Mercoledì 13 dicembre, al palacongressi di Riccione, sono convocati gli Stati generali della piadina romagnola, un momento di incontro del settore per analizzare il presente e programmare il futuro. Fra gli interventi in programma, anche quello di Mauro Rosati, direttore generale di Fondazione Qualivita e Consigliere del Ministro Maurizio Martina per le politiche di valorizzazione e tutela dei prodotti agroalimentari.
I NUMERI DELLA PIADINA. In base ai dati del Consorzio di tutela e promozione della Piadina Romagnola IGP oggi una piada su tre ha la certificazione IGP e il 77 % viene da Rimini. 22 produttori, di cui 6 chioschi e un ristorante, per 452 addetti, con l’indotto (fra produttori di macchinari e teglie) si arriva a 2.000 lavoratori. Il fatturato della sola Piadina Romagnola IGP è 30 milioni. Dal 2013 ne sono state prodotte 30mila tonnellate. Ma c’è un dato che sottolinea la crescita esponenziale: nel 2014 la produzione era pari a 6.768 tonnellate, nel 2016 arriverà a 12.100 tonnellate (+20 % sul 2015).

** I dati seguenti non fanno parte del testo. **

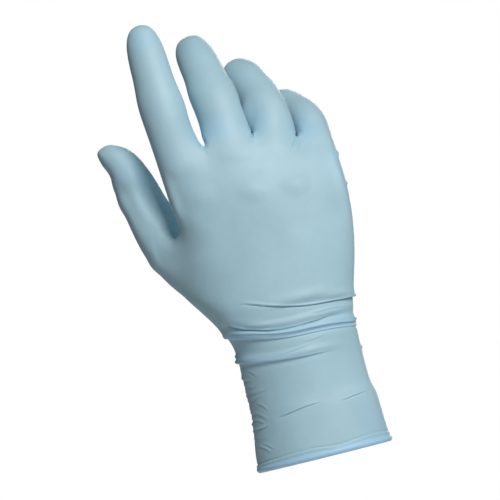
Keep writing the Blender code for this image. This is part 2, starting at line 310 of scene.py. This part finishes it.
places, normals = places_of(outer)
upper_back = ramp(0.45, 0.85, -normals[:, 1]) * ramp(112, 126, places[:, 2]) * ramp(170, 160, places[:, 2])
relax(outer, upper_back, repeat=160)
relax(outer, np.minimum(1, FULL_SHARE * near(places, THUMB_WEB, THUMB_WEB_REACH)), repeat=160)
places, _ = places_of(inner)
relax(inner, np.minimum(1, FULL_SHARE * near(places, THUMB_WEB, THUMB_WEB_REACH)), repeat=40)
print("stretched:", int((upper_back > 0).sum()), "points of the back, and the thumb's web")

# %% [markdown]
# The plain solid has some forms only in the rough: the flat corner of the thumb's tip, the slant of the
# ring finger's end, the thumb that stands close behind the edge of the palm. Each is one pull on the
# film, as with a sculptor's grab brush: a place, a reach and a move, all in millimetres, with a soft end.


# %% Pull the skins into shape
def grab(skin, pulls):
    """Move the film near each place by that pull, less and less towards the end of its reach."""
    places, _ = places_of(skin)
    moved = places.copy()
    for at, reach, move in pulls:
        moved += np.outer(near(places, at, reach), move)
    place(skin, moved)


# Each pull: place, reach along x, y and z, move.
PULLS = [
    # Thumb: close behind the palm's edge, its tip's flat corner, its waist and the corner at its root
    ((-47.5, 18, 137), (9, 14, 20), (3.0, 0, 0)),
    ((-78.0, 27, 184.5), (6, 9, 5), (-1.3, 0, 0.9)),
    ((-73.0, 27, 187), (7, 9, 5), (0, 0, 0.9)),
    ((-77.0, 26, 172), (7, 14, 9), (1.5, 0, 0)),
    ((-73.0, 24, 155), (7, 14, 9), (-0.9, 0, 0)),
    ((-65.5, 8, 119), (8, 12, 8), (-0.9, 0, -0.3)),
    # The palm's edge at the root of the thumb lies further back
    ((-62, 2, 108), (46, 36, 42), (0, 8.0, 0)),
    ((-54, 18, 158), (12, 18, 26), (0, 4.0, 0)),
    # Fingertips, index to little
    ((-41, 12, 245), (14, 14, 9), (0, 0, 0.9)),
    ((-15, 36, 233), (14, 18, 9), (0, 0, 0.9)),
    ((3, 55, 215), (12, 16, 9), (0, 0, 0.5)),
    ((12, 48, 207), (12, 16, 12), (0.6, 0, 0.8)),
    ((26, 55, 194), (12, 18, 8), (0, 0, 0.8)),
    # The slot between the index and the middle finger ends lower, and round
    ((-23.3, 4, 175.0), (4.5, 14, 7), (0, 0, -2.2)),
    ((-22.2, 5, 176.0), (3.5, 14, 4.5), (1.5, 0, 0)),
    # The ring and the little finger part lower down
    ((26.0, 14, 169), (5, 10, 8), (-0.6, 0, -2.4)),
    # Ring finger: its left side lies behind the middle finger
    ((3.5, 17, 181), (8, 9, 18), (-2.6, 0, 0)),
    # Joints of the fingers stand a little wider than the bones between them
    ((-51, 8, 205), (8, 14, 16), (-0.5, 0, 0)),
    ((-27, 8, 201), (8, 14, 15), (0.5, 0, 0)),
    ((-24, 17, 203), (8, 14, 15), (-0.5, 0, 0)),
    ((0, 17, 201), (8, 14, 14), (0.6, 0, 0)),
    ((19, 34, 199), (9, 14, 12), (0.7, 0, 0.3)),
    # Knuckles, index to little
    ((-31, -12, 149), (11, 10, 9), (0, -0.7, 0)),
    ((-2, -15, 146), (12, 10, 9), (0, -1.1, 0)),
    ((20, -11, 144), (10, 10, 8), (0, -1.0, 0)),
    # Gathered film that stands out at the edge of the wrist and of the little finger's side
    ((-33.0, 0, 62.6), (2.4, 6, 1.3), (-0.7, 0, 0)),
    ((-33.0, 0, 59.4), (2.4, 6, 1.3), (-0.9, 0, 0)),
    ((-32.6, 0, 50.8), (2.4, 6, 2.2), (-0.4, 0, 0)),
    ((-32.9, 0, 41.0), (2.4, 6, 2.2), (-0.4, 0, 0)),
    ((-33.2, 0, 34.0), (2.4, 6, 2.0), (-0.3, 0, 0)),
    ((-33.6, 0, 25.6), (2.4, 6, 1.3), (-0.9, 0, 0)),
    ((-33.9, 0, 22.0), (2.4, 6, 1.2), (-0.6, 0, 0)),
    ((35.3, 0, 79), (2.6, 7, 1.3), (0.9, 0, 0.2)),
    ((33.4, 0, 67), (2.6, 7, 1.3), (0.8, 0, 0)),
    ((33.4, 0, 51.5), (2.6, 7, 1.3), (0.9, 0, 0)),
    ((45.5, 8, 154), (3, 7, 1.4), (1.2, 0, 0)),
    ((46.2, 3, 137.5), (3, 7, 1.4), (0.9, 0, 0)),
]

grab(outer, PULLS)
grab(inner, PULLS)
print("pulled at", len(PULLS), "places")

# %% [markdown]
# Where the film is longer than the wrist needs, it gathers into folds that run across it. A fold leans
# over, so it has a round back on one side and a sharp drop, in shade, on the other, and a thin groove
# under the drop. A cloth simulation would gather the film too, but not in the places where the photograph
# has its folds. So each fold is given by the line of its drop, as a few (x, z) points. First, a smooth
# line is drawn through them, and the film is measured against it.


# %% Measure the film against a line
def smooth_line(points, at):
    """A smooth curve through the points (place, value), read at these places."""
    places, values = (np.array(column, float) for column in zip(*points))
    slopes = np.gradient(values, places)
    at = np.clip(at, places[0], places[-1])
    left = np.clip(np.searchsorted(places, at) - 1, 0, len(places) - 2)
    span = places[left + 1] - places[left]
    t = (at - places[left]) / span
    return (
        (2 * t**3 - 3 * t**2 + 1) * values[left]
        + (t**3 - 2 * t**2 + t) * span * slopes[left]
        + (3 * t**2 - 2 * t**3) * values[left + 1]
        + (t**3 - t**2) * span * slopes[left + 1]
    )


STEP = 0.6


def walk(points):
    """Places, directions and distances along a smooth line through (x, z) points."""
    points = np.array(points, float)
    passed = np.concatenate([[0], np.cumsum(np.linalg.norm(np.diff(points, axis=0), axis=1))])
    at = np.linspace(0, passed[-1], max(6, round(passed[-1] / STEP)))
    line = np.stack([smooth_line(list(zip(passed, points[:, axis])), at) for axis in (0, 1)], axis=1)
    direction = np.gradient(line, axis=0)
    return line, direction / np.linalg.norm(direction, axis=1)[:, None], at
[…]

OBIETTIVO EXPORT. Forte di questi numeri, la Piadina Romagnola IGP è pronta per il grande lancio verso l’estero: Europa (Francia e Germania in testa), poi gli Stati Uniti. Qualche settimana fa, una delegazione del Consorzio guidata dallo chef numero uno al mondo Massimo Bottura, è stata a New York alla Settimana della cucina italiana nel mondo. E l’accoglienza è stata grandiosa. «Un fantastico trampolino di lancio per noi e per la Romagna intera» chiarisce il presidente del Consorzio Elio Simoni. «Gli Usa sono pronti. Ci sono praterie sterminate da conquistare e servono i cavalli giusti per correre» aggiunge il direttore Paolo Migani
BATTAGLIA LEGALE PER L’IGP. Il Consorzio si è battuto anni per ottenere la certificazione IGP: ci è riuscito nel 2014 depositando il marchio Piadina Romagnola IGP / Piada Romagnola IGP che oltre a un preciso disciplinare gastronomico prevede che le ditte affiliate abbiano l’intera produzione in Romagna. Dettami che hanno aperto un contenzioso contro una grossa industria di Modena che si è rivolta prima al Tar e poi al Consiglio di Stato ricevendo risposta negativa. Ora il caso è alla Corte europea dove il Consorzio conta di strappare l’ultimo sì.